Do this:
Copy out every line that contains the word "from".

------ Provided entries

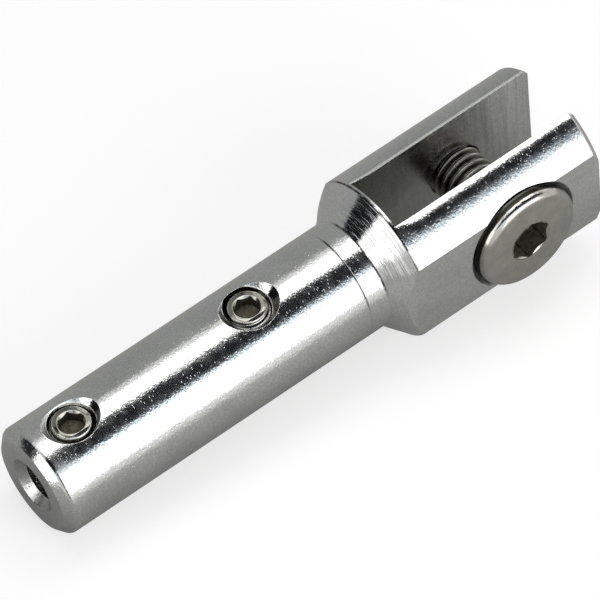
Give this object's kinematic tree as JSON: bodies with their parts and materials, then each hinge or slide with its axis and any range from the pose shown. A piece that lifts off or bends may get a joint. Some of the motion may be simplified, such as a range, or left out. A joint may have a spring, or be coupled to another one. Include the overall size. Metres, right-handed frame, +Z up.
{
  "type": "swageless fork terminal",
  "caption": "Wire rope end fitting: drilled barrel with side set screws, conical shoulder and slotted fork closed by a flat-headed clevis screw.",
  "frame": {"origin": "on the clevis screw's axis, in the middle of the slot, which is also on the axis of the wire bore", "axes": "+X along the barrel towards the fork tips, +Z up out of the slot on the set screws' side, the clevis screw's head on the -Y side"},
  "size_m": [0.0542, 0.0131, 0.0148],
  "materials": {
    "bright_body": "bright plated, with fine turning and milling marks",
    "clevis_screw_steel": "satin stainless steel",
    "set_screw_steel": "fine-turned stainless steel, slightly yellow"
  },
  "bodies": {
    "fork": {"fork_body": "bright_body"},
    "clevis_screw": {"clevis_screw": "clevis_screw_steel"},
    "front_set_screw": {"front_set_screw": "set_screw_steel"},
    "rear_set_screw": {"rear_set_screw": "set_screw_steel"}
  },
  "joints": [
    {"name": "clevis_screw_travel", "type": "slide", "parent": "fork", "child": "clevis_screw", "axis": [0, -1, 0], "range_m": [0, 0.0125]},
    {"name": "front_set_screw_travel", "type": "slide", "parent": "fork", "child": "front_set_screw", "axis": [0, 0, -1], "range_m": [-0.0035, 0.0015]},
    {"name": "rear_set_screw_travel", "type": "slide", "parent": "fork", "child": "rear_set_screw", "axis": [0, 0, -1], "range_m": [-0.0035, 0.0015]}
  ]
}
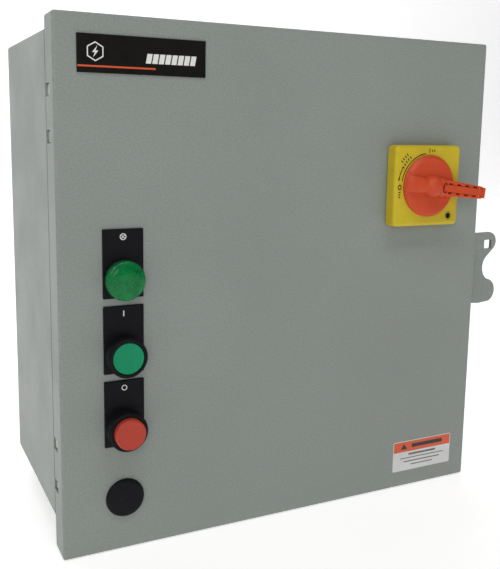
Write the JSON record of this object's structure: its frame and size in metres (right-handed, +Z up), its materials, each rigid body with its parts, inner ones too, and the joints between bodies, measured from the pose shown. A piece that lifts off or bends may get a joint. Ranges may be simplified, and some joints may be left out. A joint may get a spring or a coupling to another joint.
{
  "type": "magnetic motor starter",
  "caption": "Wall-mounted sheet-steel motor starter: hinged door with pilot light, start and stop buttons and a lockable rotary handle over a breaker, contactor and overload relay.",
  "frame": {"origin": "centre of the rear mounting face, midway between the wall bolts", "axes": "+X to the right of the door, -Y out of the door towards the user, +Z up"},
  "size_m": [0.4194, 0.2018, 0.39],
  "materials": {
    "grey_paint": "satin powder coat",
    "panel_paint": "gloss white enamel",
    "zinc_steel": "zinc plated",
    "bright_steel": "bright drawn",
    "lug_metal": "tin plated",
    "core_steel": "laminated, oiled",
    "copper_strip": "copper, silver faced",
    "coil_tape": "varnished tape",
    "black_plastic": "fine matte",
    "device_plastic": "fine matte",
    "cover_plastic": "fine matte",
    "dial_plastic": "matte",
    "reset_plastic": "gloss",
    "terminal_plastic": "matte",
    "green_lens": "clear moulded, prismatic inside",
    "green_plastic": "gloss",
    "red_plastic": "gloss",
    "handle_red": "satin moulded",
    "yellow_plastic": "satin moulded",
    "nameplate_film": "gloss film",
    "label_film": "gloss film",
    "gasket_rubber": "soft",
    "wire_sleeve": "extruded",
    "fuse_body": "glazed"
  },
  "bodies": {
    "enclosure": {"enclosure_box": "grey_paint", "box_hasp": "grey_paint", "box_hinge_leaves": "zinc_steel", "hinge_pins": "bright_steel", "ground_lug": "lug_metal", "panel_fasteners": "zinc_steel", "mounting_panel": "panel_paint", "din_rails": "zinc_steel", "breaker_base": "device_plastic", "breaker_cover": "cover_plastic", "contactor_base": "device_plastic", "contactor_cover": "cover_plastic", "fixed_contacts": "copper_strip", "magnet_core": "core_steel", "contactor_coil": "coil_tape", "return_springs": "bright_steel", "overload_body": "device_plastic", "transformer_core": "core_steel", "transformer_winding": "coil_tape", "transformer_terminals": "cover_plastic", "fuse_block": "device_plastic", "fuses": "fuse_body", "terminal_blocks": "terminal_plastic", "terminal_screws": "zinc_steel", "power_wires": "wire_sleeve", "control_wires": "wire_sleeve", "door_loom": "wire_sleeve"},
    "door": {"door_panel": "grey_paint", "door_hinge_leaves": "zinc_steel", "door_hasp": "grey_paint", "nameplate": "nameplate_film", "warning_label": "label_film", "legend_plates": "black_plastic", "run_bezel": "black_plastic", "run_lens": "green_lens", "run_lamp_block": "device_plastic", "start_bezel": "black_plastic", "start_spring": "bright_steel", "stop_bezel": "black_plastic", "stop_spring": "bright_steel", "contact_blocks": "device_plastic", "device_nuts": "black_plastic", "hole_plug": "black_plastic", "door_harness": "wire_sleeve", "handle_gasket": "gasket_rubber", "handle_plate": "yellow_plastic", "handle_screws": "zinc_steel"},
    "start_push": {"start_button": "green_plastic"},
    "stop_push": {"stop_button": "red_plastic"},
    "handle": {"handle_knob": "handle_red", "handle_coupling": "device_plastic"},
    "padlock_tongue": {"handle_slide": "handle_red"},
    "breaker_drive": {"breaker_knob": "black_plastic", "extension_shaft": "bright_steel"},
    "breaker_setting": {"breaker_dial": "dial_plastic"},
    "armature": {"contact_carrier": "dial_plastic", "moving_contacts": "copper_strip", "armature_core": "core_steel"},
    "overload_setting": {"overload_dial": "dial_plastic"},
    "overload_reset_push": {"overload_reset": "reset_plastic"}
  },
  "joints": [
    {"name": "door_hinge", "type": "hinge", "parent": "enclosure", "child": "door", "pos_m": [-0.1829, -0.15875, 0], "axis": [0, 0, -1], "range_deg": [0, 110], "deforming": ["door_loom"]},
    {"name": "handle_turn", "type": "hinge", "parent": "door", "child": "handle", "pos_m": [0.12, -0.19, 0.068], "axis": [0, 1, 0], "range_deg": [-7, 83]},
    {"name": "breaker_turn", "type": "hinge", "parent": "enclosure", "child": "breaker_drive", "pos_m": [0.12, -0.1, 0.068], "axis": [0, 1, 0], "range_deg": [-7, 83]},
    {"name": "padlock_tongue_slide", "type": "slide", "parent": "handle", "child": "padlock_tongue", "axis": [0.9874, -0.1019, -0.1212], "range_m": [0, 0.006]},
    {"name": "start_press", "type": "slide", "parent": "door", "child": "start_push", "axis": [0, 1, 0], "range_m": [0, 0.003], "stiffness_N_per_m": 400, "springref_m": -0.004, "deforming": ["start_spring"]},
    {"name": "stop_press", "type": "slide", "parent": "door", "child": "stop_push", "axis": [0, 1, 0], "range_m": [0, 0.0032], "stiffness_N_per_m": 400, "springref_m": -0.004, "deforming": ["stop_spring"]},
    {"name": "armature_pull", "type": "slide", "parent": "enclosure", "child": "armature", "axis": [0, 1, 0], "range_m": [0, 0.0045], "stiffness_N_per_m": 600, "springref_m": -0.004, "deforming": ["return_springs"]},
    {"name": "overload_reset_press", "type": "slide", "parent": "enclosure", "child": "overload_reset_push", "axis": [0, 1, 0], "range_m": [0, 0.003], "stiffness_N_per_m": 300, "springref_m": -0.003},
    {"name": "overload_dial_turn", "type": "hinge", "parent": "enclosure", "child": "overload_setting", "pos_m": [0.108, -0.084, -0.089], "axis": [0, 1, 0], "range_deg": [0, 270]},
    {"name": "breaker_dial_turn", "type": "hinge", "parent": "enclosure", "child": "breaker_setting", "pos_m": [0.108, -0.092, 0.046], "axis": [0, 1, 0], "range_deg": [0, 270]}
  ],
  "couplings": [
    {"joint": "breaker_turn", "follows": "handle_turn", "ratio": 1}
  ]
}
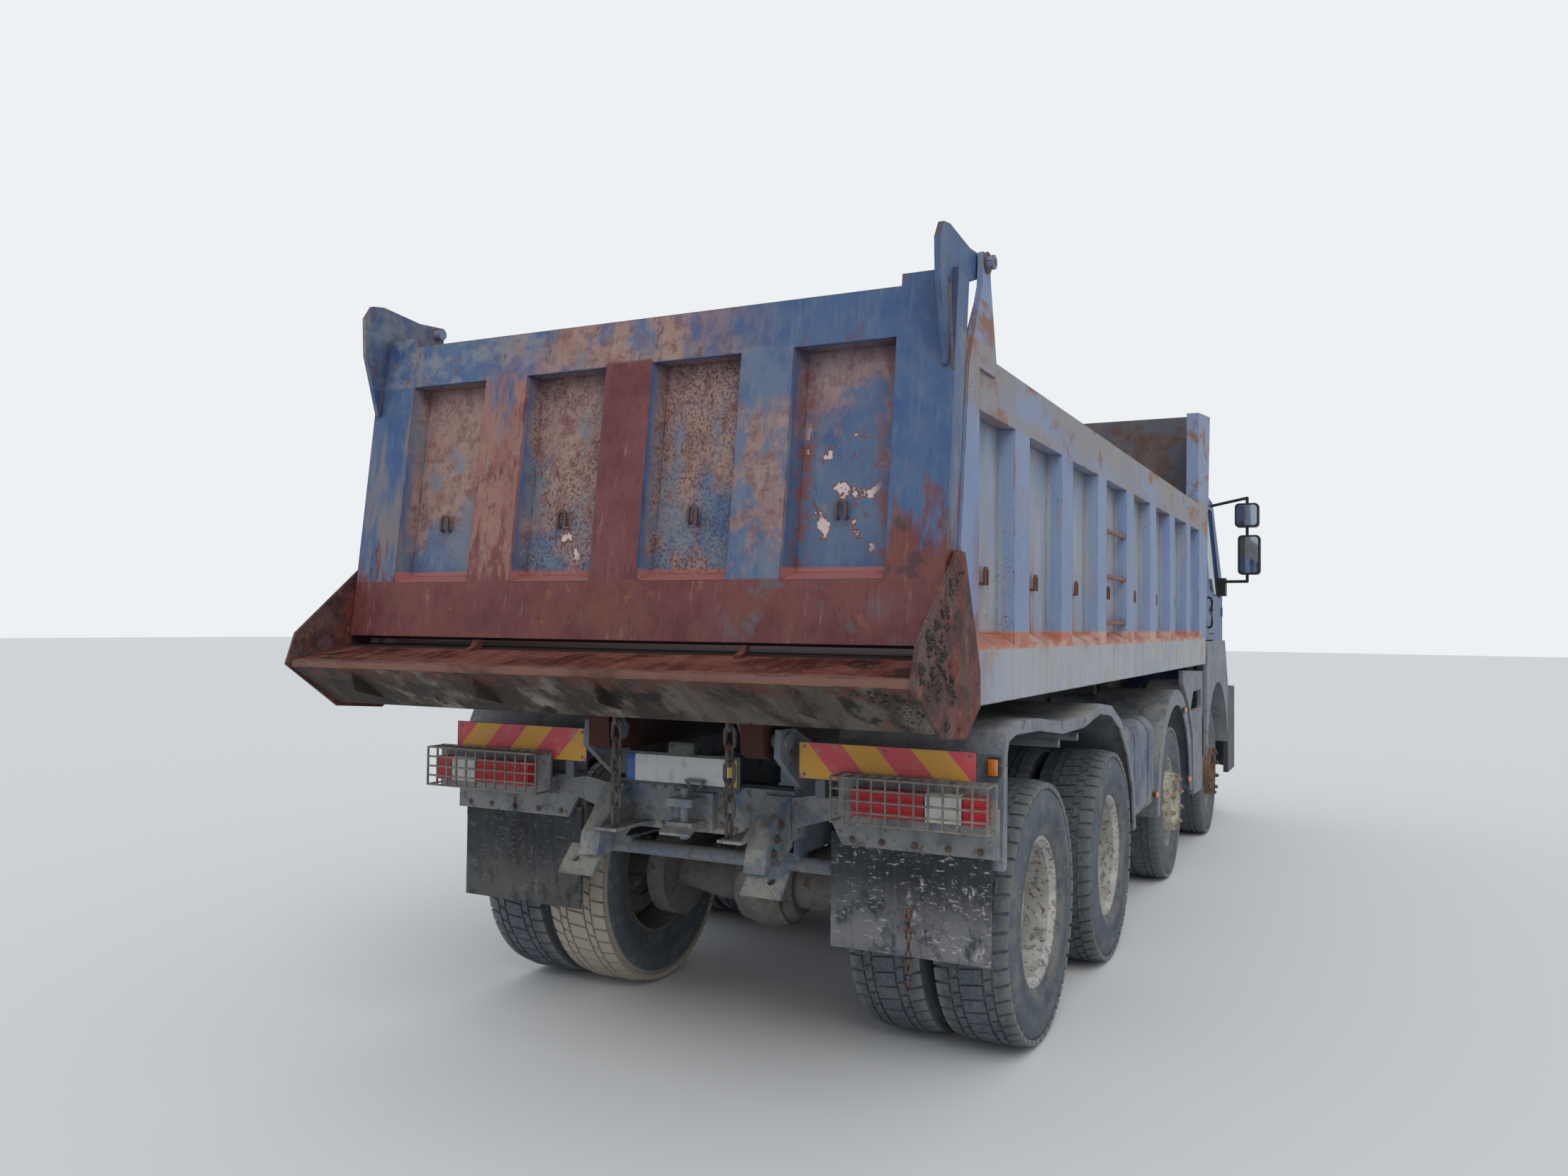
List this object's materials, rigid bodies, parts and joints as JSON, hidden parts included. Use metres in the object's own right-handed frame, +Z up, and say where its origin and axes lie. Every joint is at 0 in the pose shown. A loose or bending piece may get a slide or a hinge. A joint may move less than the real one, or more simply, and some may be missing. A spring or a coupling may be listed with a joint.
{
  "type": "dump truck",
  "caption": "Four-axle rear-tipping dump truck: ribbed steel body with a top-hung tailgate, underfloor hoist and day cab.",
  "frame": {"origin": "on the ground at mid length and mid width", "axes": "+X forward, +Y to the truck's left, +Z up"},
  "size_m": [8.7, 3.02, 3.3799],
  "materials": {
    "tyre_rubber": "matte, dusty",
    "axle_metal": "matte, rusty",
    "frame_paint": "satin, dirty",
    "engine_metal": "matte",
    "tank_paint": "satin, dusty",
    "guard_plastic": "matte, dusty",
    "side_paint": "satin, rust streaked",
    "bed_steel": "matte, worn and rusty",
    "gate_paint": "matte, rusty and pitted",
    "apron_paint": "matte, rusty",
    "hoist_metal": "satin",
    "cab_paint": "gloss, dusty",
    "cab_glass": "clear",
    "mirror_plastic": "matte",
    "arch_plastic": "matte, dusty",
    "bumper_plastic": "matte, dusty",
    "lamp_lens": "gloss",
    "interior_plastic": "matte",
    "seat_cloth": "matte",
    "tail_lens": "gloss, dusty",
    "cage_steel": "matte, rusty",
    "board_film": "matte",
    "flap_rubber": "matte, scratched"
  },
  "bodies": {
    "chassis": {"battery_and_air_tanks": "tank_paint", "bogie_springs": "axle_metal", "cab_glass": "cab_glass", "cab_shell": "cab_paint", "cab_wheel_arches": "arch_plastic", "dashboard": "interior_plastic", "drive_axles": "axle_metal", "engine_block": "engine_metal", "frame_rails": "frame_paint", "front_bumper": "bumper_plastic", "front_grille": "bumper_plastic", "front_springs": "axle_metal", "fuel_tank": "tank_paint", "headlamps": "lamp_lens", "lamp_cages": "cage_steel", "marker_boards": "board_film", "mid_mudguards": "guard_plastic", "mudflaps": "flap_rubber", "plate_holder": "frame_paint", "propeller_shafts": "axle_metal", "rear_beam": "frame_paint", "safety_chains": "cage_steel", "seats": "seat_cloth", "steer_axle_beams": "axle_metal", "steering_wheel": "interior_plastic", "step_panels": "guard_plastic", "tail_lamps": "tail_lens", "tandem_mudguards": "guard_plastic", "tipper_subframe": "frame_paint", "tow_jaw": "frame_paint", "underrun_bar": "frame_paint"},
    "bed": {"bed_floor": "bed_steel", "bed_side_left": "side_paint", "bed_side_right": "side_paint", "headboard": "bed_steel", "rear_apron": "apron_paint"},
    "tailgate": {"tailgate": "gate_paint"},
    "hoist_tube": {"hoist_tube": "hoist_metal"},
    "door_left": {"door_left": "cab_paint", "door_glass_left": "cab_glass", "mirror_left": "mirror_plastic"},
    "door_right": {"door_right": "cab_paint", "door_glass_right": "cab_glass", "mirror_right": "mirror_plastic"},
    "hoist_ram_1": {"hoist_ram_1": "hoist_metal"},
    "hoist_ram_2": {"hoist_ram_2": "hoist_metal"},
    "hoist_ram_3": {"hoist_ram_3": "hoist_metal"},
    "hoist_ram_4": {"hoist_ram_4": "hoist_metal"},
    "knuckle_1_left": {"knuckle_1_left": "axle_metal"},
    "knuckle_1_right": {"knuckle_1_right": "axle_metal"},
    "knuckle_2_left": {"knuckle_2_left": "axle_metal"},
    "knuckle_2_right": {"knuckle_2_right": "axle_metal"},
    "wheel_1_left": {"wheel_1_left": "tyre_rubber"},
    "wheel_1_right": {"wheel_1_right": "tyre_rubber"},
    "wheel_2_left": {"wheel_2_left": "tyre_rubber"},
    "wheel_2_right": {"wheel_2_right": "tyre_rubber"},
    "wheel_3_left": {"wheel_3_left": "tyre_rubber"},
    "wheel_3_right": {"wheel_3_right": "tyre_rubber"},
    "wheel_4_left": {"wheel_4_left": "tyre_rubber"},
    "wheel_4_right": {"wheel_4_right": "tyre_rubber"}
  },
  "joints": [
    {"name": "bed_tip", "type": "hinge", "parent": "chassis", "child": "bed", "pos_m": [-3.5, 0, 1.25], "axis": [0, -1, 0], "range_deg": [0, 45]},
    {"name": "tailgate_swing", "type": "hinge", "parent": "bed", "child": "tailgate", "pos_m": [-3.63, 0, 2.94], "axis": [0, 1, 0], "range_deg": [0, 80]},
    {"name": "hoist_tilt", "type": "hinge", "parent": "chassis", "child": "hoist_tube", "pos_m": [-0.85, 0, 0.72], "axis": [0, -1, 0], "range_deg": [0, 19]},
    {"name": "ram_1_slide", "type": "slide", "parent": "hoist_tube", "child": "hoist_ram_1", "axis": [0, 0, 1], "range_m": [0, 0.5]},
    {"name": "ram_2_slide", "type": "slide", "parent": "hoist_ram_1", "child": "hoist_ram_2", "axis": [0, 0, 1], "range_m": [0, 0.5]},
    {"name": "ram_3_slide", "type": "slide", "parent": "hoist_ram_2", "child": "hoist_ram_3", "axis": [0, 0, 1], "range_m": [0, 0.5]},
    {"name": "ram_4_slide", "type": "slide", "parent": "hoist_ram_3", "child": "hoist_ram_4", "axis": [0, 0, 1], "range_m": [0, 0.5]},
    {"name": "door_left_hinge", "type": "hinge", "parent": "chassis", "child": "door_left", "pos_m": [4.0035, 1.152, 1.6], "axis": [0, 0, -1], "range_deg": [0, 70]},
    {"name": "door_right_hinge", "type": "hinge", "parent": "chassis", "child": "door_right", "pos_m": [4.0035, -1.152, 1.6], "axis": [0, 0, 1], "range_deg": [0, 70]},
    {"name": "steer_1_left", "type": "hinge", "parent": "chassis", "child": "knuckle_1_left", "pos_m": [2.905, 0.88, 0.515], "axis": [0, 0, 1], "range_deg": [-40, 40]},
    {"name": "steer_1_right", "type": "hinge", "parent": "chassis", "child": "knuckle_1_right", "pos_m": [2.905, -0.88, 0.515], "axis": [0, 0, 1], "range_deg": [-40, 40]},
    {"name": "steer_2_left", "type": "hinge", "parent": "chassis", "child": "knuckle_2_left", "pos_m": [0.91, 0.88, 0.515], "axis": [0, 0, 1], "range_deg": [-24, 24]},
    {"name": "steer_2_right", "type": "hinge", "parent": "chassis", "child": "knuckle_2_right", "pos_m": [0.91, -0.88, 0.515], "axis": [0, 0, 1], "range_deg": [-24, 24]},
    {"name": "roll_1_left", "type": "hinge", "parent": "knuckle_1_left", "child": "wheel_1_left", "pos_m": [2.905, 1.026, 0.515], "axis": [0, 1, 0], "continuous": true},
    {"name": "roll_1_right", "type": "hinge", "parent": "knuckle_1_right", "child": "wheel_1_right", "pos_m": [2.905, -1.026, 0.515], "axis": [0, 1, 0], "continuous": true},
    {"name": "roll_2_left", "type": "hinge", "parent": "knuckle_2_left", "child": "wheel_2_left", "pos_m": [0.91, 1.026, 0.515], "axis": [0, 1, 0], "continuous": true},
    {"name": "roll_2_right", "type": "hinge", "parent": "knuckle_2_right", "child": "wheel_2_right", "pos_m": [0.91, -1.026, 0.515], "axis": [0, 1, 0], "continuous": true},
    {"name": "roll_3_left", "type": "hinge", "parent": "chassis", "child": "wheel_3_left", "pos_m": [-1.33, 0.908, 0.532], "axis": [0, 1, 0], "continuous": true},
    {"name": "roll_3_right", "type": "hinge", "parent": "chassis", "child": "wheel_3_right", "pos_m": [-1.33, -0.908, 0.532], "axis": [0, 1, 0], "continuous": true},
    {"name": "roll_4_left", "type": "hinge", "parent": "chassis", "child": "wheel_4_left", "pos_m": [-2.7, 0.908, 0.532], "axis": [0, 1, 0], "continuous": true},
    {"name": "roll_4_right", "type": "hinge", "parent": "chassis", "child": "wheel_4_right", "pos_m": [-2.7, -0.908, 0.532], "axis": [0, 1, 0], "continuous": true}
  ],
  "couplings": [
    {"joint": "hoist_tilt", "follows": "bed_tip", "ratio": 0.4156},
    {"joint": "ram_1_slide", "follows": "bed_tip", "m_per_rad": 0.6326},
    {"joint": "ram_2_slide", "follows": "bed_tip", "m_per_rad": 0.6326},
    {"joint": "ram_3_slide", "follows": "bed_tip", "m_per_rad": 0.6326},
    {"joint": "ram_4_slide", "follows": "bed_tip", "m_per_rad": 0.6326},
    {"joint": "steer_1_right", "follows": "steer_1_left", "ratio": 1},
    {"joint": "steer_2_left", "follows": "steer_1_left", "ratio": 0.594},
    {"joint": "steer_2_right", "follows": "steer_1_left", "ratio": 0.594}
  ]
}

------------

Written reply:
Give this object's kinematic tree as JSON: bodies with their parts and materials, then each hinge or slide with its axis and any range from the pose shown. A piece that lifts off or bends may get a joint. Some of the motion may be simplified, such as a range, or left out. A joint may have a spring, or be coupled to another one. Include the overall size. Metres, right-handed frame, +Z up.
Write the JSON record of this object's structure: its frame and size in metres (right-handed, +Z up), its materials, each rigid body with its parts, inner ones too, and the joints between bodies, measured from the pose shown. A piece that lifts off or bends may get a joint. Ranges may be simplified, and some joints may be left out. A joint may get a spring or a coupling to another joint.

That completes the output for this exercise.